Data lines
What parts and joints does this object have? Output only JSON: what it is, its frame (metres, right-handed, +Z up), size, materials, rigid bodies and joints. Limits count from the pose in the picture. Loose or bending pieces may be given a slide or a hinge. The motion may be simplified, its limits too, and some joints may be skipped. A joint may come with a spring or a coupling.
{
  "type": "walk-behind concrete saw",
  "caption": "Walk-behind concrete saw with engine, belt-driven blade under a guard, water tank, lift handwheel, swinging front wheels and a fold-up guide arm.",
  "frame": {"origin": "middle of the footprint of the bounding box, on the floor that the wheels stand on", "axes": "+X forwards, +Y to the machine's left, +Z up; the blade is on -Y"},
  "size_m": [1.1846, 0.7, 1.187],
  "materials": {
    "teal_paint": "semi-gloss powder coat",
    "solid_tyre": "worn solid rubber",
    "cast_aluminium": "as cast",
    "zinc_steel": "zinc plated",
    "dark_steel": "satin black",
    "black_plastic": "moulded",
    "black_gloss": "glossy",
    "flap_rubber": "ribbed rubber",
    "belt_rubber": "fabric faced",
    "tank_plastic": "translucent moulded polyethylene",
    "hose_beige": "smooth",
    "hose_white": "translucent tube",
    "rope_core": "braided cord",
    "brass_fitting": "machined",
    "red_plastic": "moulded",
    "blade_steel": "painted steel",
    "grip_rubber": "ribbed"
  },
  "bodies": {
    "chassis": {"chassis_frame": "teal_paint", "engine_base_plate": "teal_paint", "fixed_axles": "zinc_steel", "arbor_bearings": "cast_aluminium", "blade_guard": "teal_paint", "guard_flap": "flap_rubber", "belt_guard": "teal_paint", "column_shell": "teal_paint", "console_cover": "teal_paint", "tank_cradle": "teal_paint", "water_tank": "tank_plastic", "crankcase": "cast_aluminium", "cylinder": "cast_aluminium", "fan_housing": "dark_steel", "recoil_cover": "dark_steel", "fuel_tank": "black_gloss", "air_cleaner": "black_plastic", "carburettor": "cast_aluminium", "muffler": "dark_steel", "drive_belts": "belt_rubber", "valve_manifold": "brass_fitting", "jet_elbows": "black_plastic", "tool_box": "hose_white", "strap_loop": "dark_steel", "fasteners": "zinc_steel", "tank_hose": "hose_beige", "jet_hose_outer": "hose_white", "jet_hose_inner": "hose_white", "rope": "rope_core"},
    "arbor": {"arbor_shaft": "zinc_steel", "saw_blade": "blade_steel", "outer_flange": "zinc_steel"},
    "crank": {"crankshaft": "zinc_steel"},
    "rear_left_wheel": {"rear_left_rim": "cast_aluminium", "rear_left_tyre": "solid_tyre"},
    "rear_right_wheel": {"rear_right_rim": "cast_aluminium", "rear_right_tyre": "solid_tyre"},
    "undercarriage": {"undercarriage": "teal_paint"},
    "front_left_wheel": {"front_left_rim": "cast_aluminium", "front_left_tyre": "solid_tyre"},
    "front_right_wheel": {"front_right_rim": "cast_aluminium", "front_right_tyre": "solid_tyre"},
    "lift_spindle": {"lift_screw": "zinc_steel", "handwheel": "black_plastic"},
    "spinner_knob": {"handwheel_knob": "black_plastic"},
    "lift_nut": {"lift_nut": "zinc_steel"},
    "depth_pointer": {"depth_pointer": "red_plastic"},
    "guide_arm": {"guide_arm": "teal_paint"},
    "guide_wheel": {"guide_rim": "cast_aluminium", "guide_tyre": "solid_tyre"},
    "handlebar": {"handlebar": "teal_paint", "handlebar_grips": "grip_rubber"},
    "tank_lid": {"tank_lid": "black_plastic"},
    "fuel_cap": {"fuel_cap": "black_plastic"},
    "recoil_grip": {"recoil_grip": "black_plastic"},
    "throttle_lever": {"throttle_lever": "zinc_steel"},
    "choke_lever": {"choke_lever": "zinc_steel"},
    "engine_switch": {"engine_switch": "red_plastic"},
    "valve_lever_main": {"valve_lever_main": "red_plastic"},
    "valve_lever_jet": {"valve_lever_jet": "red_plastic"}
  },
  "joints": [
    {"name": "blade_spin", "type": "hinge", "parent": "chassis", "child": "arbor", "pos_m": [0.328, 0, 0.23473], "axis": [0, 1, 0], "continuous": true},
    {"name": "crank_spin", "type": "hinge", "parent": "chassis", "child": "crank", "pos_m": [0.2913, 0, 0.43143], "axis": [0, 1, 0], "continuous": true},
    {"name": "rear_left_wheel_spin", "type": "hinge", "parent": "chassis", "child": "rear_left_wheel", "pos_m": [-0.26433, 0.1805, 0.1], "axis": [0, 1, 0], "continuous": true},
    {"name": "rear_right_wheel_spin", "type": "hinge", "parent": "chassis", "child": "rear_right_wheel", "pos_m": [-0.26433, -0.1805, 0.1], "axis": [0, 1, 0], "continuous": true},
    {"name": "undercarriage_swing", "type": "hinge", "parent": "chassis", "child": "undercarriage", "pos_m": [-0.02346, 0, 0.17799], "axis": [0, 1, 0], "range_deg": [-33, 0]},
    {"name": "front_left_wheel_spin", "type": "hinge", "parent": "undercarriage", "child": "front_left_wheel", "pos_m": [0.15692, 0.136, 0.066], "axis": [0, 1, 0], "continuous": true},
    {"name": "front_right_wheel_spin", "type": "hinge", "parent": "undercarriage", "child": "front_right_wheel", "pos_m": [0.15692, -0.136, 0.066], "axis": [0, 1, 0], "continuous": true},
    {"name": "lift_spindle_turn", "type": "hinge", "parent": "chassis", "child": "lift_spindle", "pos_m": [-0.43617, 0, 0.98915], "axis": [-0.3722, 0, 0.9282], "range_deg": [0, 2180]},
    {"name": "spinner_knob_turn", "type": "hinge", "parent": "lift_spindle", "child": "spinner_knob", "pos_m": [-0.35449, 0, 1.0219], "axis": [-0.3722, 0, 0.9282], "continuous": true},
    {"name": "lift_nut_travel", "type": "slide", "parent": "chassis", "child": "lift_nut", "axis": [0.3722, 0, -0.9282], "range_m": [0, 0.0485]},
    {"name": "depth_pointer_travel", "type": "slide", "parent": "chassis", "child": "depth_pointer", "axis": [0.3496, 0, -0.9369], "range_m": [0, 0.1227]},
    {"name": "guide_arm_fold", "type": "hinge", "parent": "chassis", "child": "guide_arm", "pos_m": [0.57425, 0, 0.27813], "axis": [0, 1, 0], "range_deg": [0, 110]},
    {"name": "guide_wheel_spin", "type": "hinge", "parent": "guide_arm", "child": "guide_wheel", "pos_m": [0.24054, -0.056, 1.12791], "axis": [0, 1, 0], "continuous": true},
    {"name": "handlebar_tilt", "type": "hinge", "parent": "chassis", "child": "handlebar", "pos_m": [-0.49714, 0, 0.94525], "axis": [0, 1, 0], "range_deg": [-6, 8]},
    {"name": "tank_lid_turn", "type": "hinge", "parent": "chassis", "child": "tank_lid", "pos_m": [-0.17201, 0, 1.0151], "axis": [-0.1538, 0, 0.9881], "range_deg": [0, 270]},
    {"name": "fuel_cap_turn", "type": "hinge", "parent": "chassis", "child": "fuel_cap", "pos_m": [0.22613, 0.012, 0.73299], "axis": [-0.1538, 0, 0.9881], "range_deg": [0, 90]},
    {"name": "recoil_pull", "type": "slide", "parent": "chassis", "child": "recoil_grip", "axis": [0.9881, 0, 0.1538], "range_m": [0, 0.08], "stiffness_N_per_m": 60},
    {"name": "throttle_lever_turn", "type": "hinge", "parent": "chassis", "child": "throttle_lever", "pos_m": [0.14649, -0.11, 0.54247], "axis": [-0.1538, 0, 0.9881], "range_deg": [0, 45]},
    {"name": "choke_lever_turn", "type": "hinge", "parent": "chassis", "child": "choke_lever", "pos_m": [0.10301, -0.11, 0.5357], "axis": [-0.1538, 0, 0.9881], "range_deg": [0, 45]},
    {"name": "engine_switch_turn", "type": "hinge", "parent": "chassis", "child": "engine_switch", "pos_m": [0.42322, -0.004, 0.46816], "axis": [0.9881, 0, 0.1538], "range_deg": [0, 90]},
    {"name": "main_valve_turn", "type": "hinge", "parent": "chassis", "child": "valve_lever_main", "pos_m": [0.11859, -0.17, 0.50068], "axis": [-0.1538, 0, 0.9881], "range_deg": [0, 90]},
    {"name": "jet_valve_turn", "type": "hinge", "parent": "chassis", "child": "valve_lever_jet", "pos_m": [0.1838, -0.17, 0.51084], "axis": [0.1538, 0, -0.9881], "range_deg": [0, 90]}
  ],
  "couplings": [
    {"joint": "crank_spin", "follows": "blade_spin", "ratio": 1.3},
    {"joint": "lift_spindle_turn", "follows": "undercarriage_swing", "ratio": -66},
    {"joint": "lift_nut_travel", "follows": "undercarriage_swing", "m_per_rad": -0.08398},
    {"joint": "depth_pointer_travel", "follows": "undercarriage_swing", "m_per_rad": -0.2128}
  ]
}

Task to complete
Copy out every line of the data that includes "bodies".

Answer in full
What parts and joints does this object have? Output only JSON: what it is, its frame (metres, right-handed, +Z up), size, materials, rigid bodies and joints. Limits count from the pose in the picture. Loose or bending pieces may be given a slide or a hinge. The motion may be simplified, its limits too, and some joints may be skipped. A joint may come with a spring or a coupling.
  "bodies": {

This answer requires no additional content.